CONTRACTORS
RECEIVE SETBACK
IN STATUTE OF LIMITATION DEFENSES
A "hot"
area of California litigation pertains to the interpretation of
the state's ten-year statute of limitations for defects in improvements
to real property. A major issue that has arisen relates to "equitable
tolling" when the contractor undertakes to make repairs during
the ten-year period after construction has been completed.
In a 1999
case, an Appellate Level Court in the case of FNB Mortgage
Corp. v. Pacific General Group found that there is no
equitable tolling for any period of repair insofar as the ten-year
limitations period is concerned. The Court specifically found
that because the California statute prescribed an "outside
limitations" period, case law which equitably tolled other
statutes of limitations would not apply. This decision stood in
contrast to a 1987 decision in the case of Cascade Gardens
Homeowners Association v.

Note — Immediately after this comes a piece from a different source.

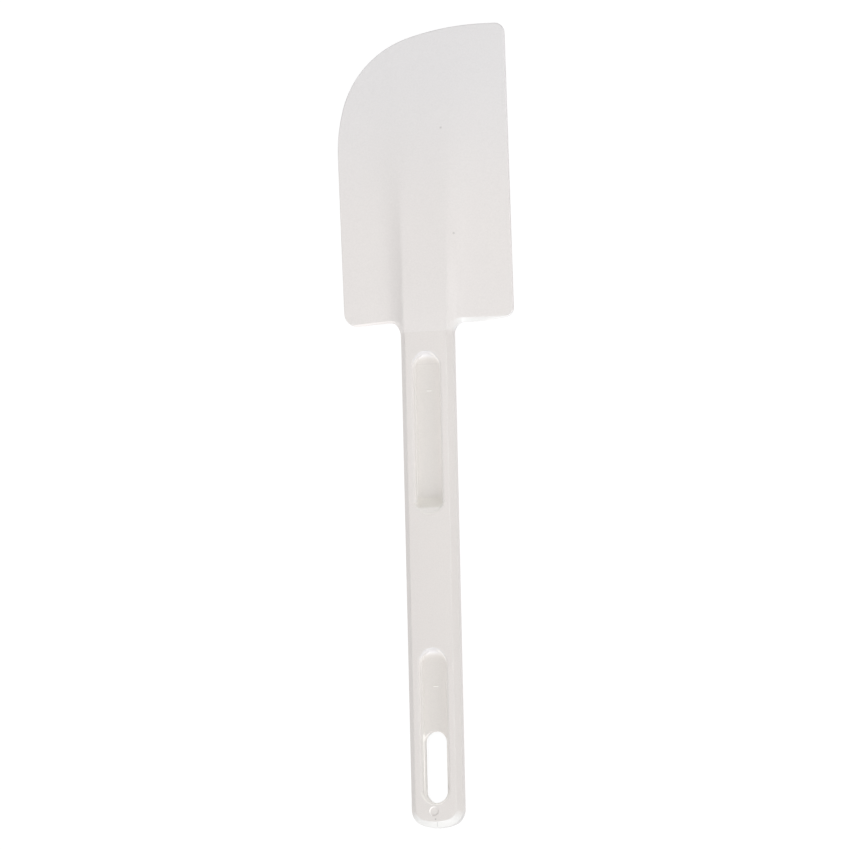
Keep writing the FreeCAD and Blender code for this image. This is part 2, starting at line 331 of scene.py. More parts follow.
def blade_edge():
    """The blade's outline, from the joint's left end round to its right end and along the joint."""
    left_turn, right_turn = (math.degrees(neck_turn(side)) for side in (-1, 1))
    arm = Vector((math.cos(neck_turn(-1)), math.sin(neck_turn(-1))))
    left_start = neck_centre(-1) + arm * NECK_RADIUS[-1]
    left_heading = 90 + LEFT_LEAN
    right_heading = -90 + RIGHT_LEAN
    last_turn = left_heading - sum(turn for radius, turn in SWEEP)
    sweep = SWEEP + ((SWEEP_END_RADIUS, last_turn),)
    rise, heading = 0, left_heading
    for radius, turn in sweep:
        rise += step(heading, radius, turn).y
        heading -= turn
    sweep_start = Vector((-BLADE_HALF_WIDTH, LENGTH - rise))

    edge = Edge(left_start, 90 + left_turn)
    edge.arc(NECK_RADIUS[-1], left_turn - 90)
    corner_turn = 180 - left_heading
    corner = step(180, LEFT_CORNER_RADIUS, corner_turn)
    drop = sweep_start.y - BLADE_BASE_Y - corner.y
    corner_x = sweep_start.x + drop * math.tan(math.radians(LEFT_LEAN)) - corner.x
    edge.line_to((corner_x, BLADE_BASE_Y))
    edge.arc(LEFT_CORNER_RADIUS, corner_turn)
    edge.line_to(sweep_start)
    for radius, turn in sweep:
        edge.arc(radius, turn)

    lean = math.tan(math.radians(RIGHT_LEAN))
    tip = step(0, TIP_RADIUS, -right_heading)
    tip_x = BLADE_HALF_WIDTH - (LENGTH + tip.y - RIGHT_EDGE_Y) * lean - tip.x
    edge.line_to((tip_x, LENGTH))
    edge.arc(TIP_RADIUS, -right_heading)
    corner_turn = 180 + right_heading - RIGHT_LEAD_TURN
    corner = step(right_heading, RIGHT_CORNER_RADIUS, corner_turn)
    lead = step(right_heading - corner_turn, RIGHT_LEAD_RADIUS, RIGHT_LEAD_TURN)
    end_y = BLADE_BASE_Y - corner.y - lead.y
    edge.line_to((edge.point.x + (edge.point.y - end_y) * lean, end_y))
    edge.arc(RIGHT_CORNER_RADIUS, corner_turn)
    edge.arc(RIGHT_LEAD_RADIUS, RIGHT_LEAD_TURN)
    edge.line_to((neck_centre(1).x, BLADE_BASE_Y))
    edge.arc(NECK_RADIUS[1], right_turn - 90)
    joint = joint_line(edge.point.x, left_start.x)
    return joint[-1:] + edge.samples[1:] + joint[:-1]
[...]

McKellar & Associates, which
found that undertaking repair would equitably toll the ten year
statute of limitations. But the Court in the FNB matter
reasoned that the earlier case had simply misinterpreted the effect
of the ten-year limitations period.
However,
another recent case, Jackson Plaza Homeowners Association
v. Alcal Roofing & Insulation found that allegations
of repair within the ten year statute of limitation period could
equitably control at least for the scope of the repair which was
undertaken by the contractor. This decision is at odds with the
FNB decision and appears to be contrary to the intent of the statute.
This issue
has been the subject of prior articles by this author. What can
be said is that this is an emerging area of California law and
developers and contractors need to be wary of extending the statute
of limitations period for construction defect cases. The moral
of the story is that, if your buyer calls you nine years and eight
months after the house was sold (assuming improvements were made
at the time of sale), one had better be wary.